Python was definitely around, had a very strong community, and a number of very significant programs written in it. (Among them: the first versions of BitTorrent and Google.) However, if you were a random dev applying for a random job, you would most likely have to work in C++, Java, or C#. It was relatively difficult getting a job where you would write the majority of your code in Python. Certainly they existed, and many jobs would have you write small one-off scripts in Python, but the actual core product would usually be one of Java/C#/C++.

Remember that in 2009, Google had 20K employees while IBM (which was a major booster of Java) had 400K. And at Google, Python wasn't really allowed for major projects (Search had been rewritten from Python to C++ when it got big in 2000), so you'd be using Java or C++ anyway.
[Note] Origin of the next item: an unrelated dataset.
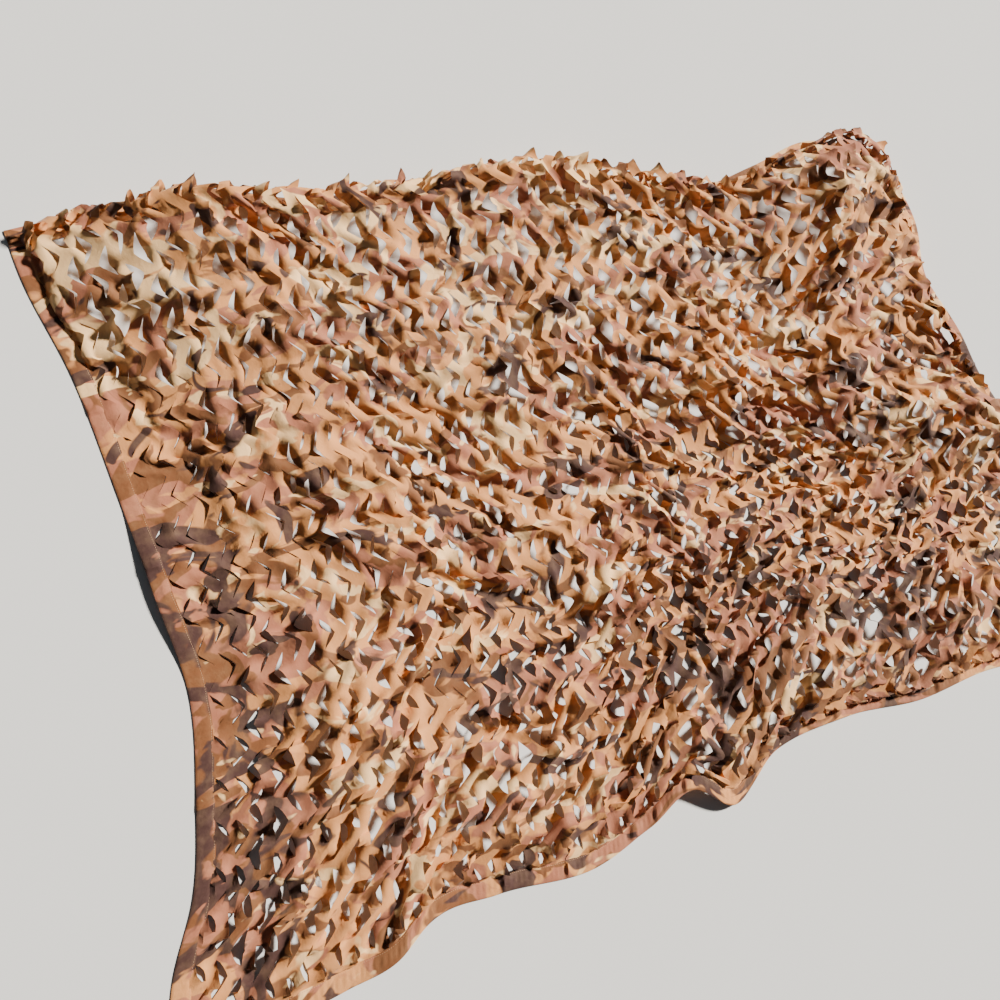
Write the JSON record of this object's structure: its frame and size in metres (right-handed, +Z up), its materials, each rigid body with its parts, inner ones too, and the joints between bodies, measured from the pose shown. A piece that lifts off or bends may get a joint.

Data science wasn't really a thing, and if you did machine learning you used frameworks like Weka or home-grown stuff.

> I’m not sure how to prove anything, but I’ll note that Python 3.0 was released in 2008. If Python 2 wasn’t already extremely popular and well-established at that point, I doubt we’d have seen the brutal 10+ish year migration from it.

This is about the “scripting niche” I was talking about: in 2008 every Linux distro included Python and lots of build scripts were written in Python 2, but Python for the back-end was really rare back then.

Yeah python for the backend started taking off with Django, which only released 1.0 and picked up steam in 2008.
Django was already very good well before 1.0, and had at a minimum some of the best documentation out there. I seem to recall a decent community, video tutorials, etc.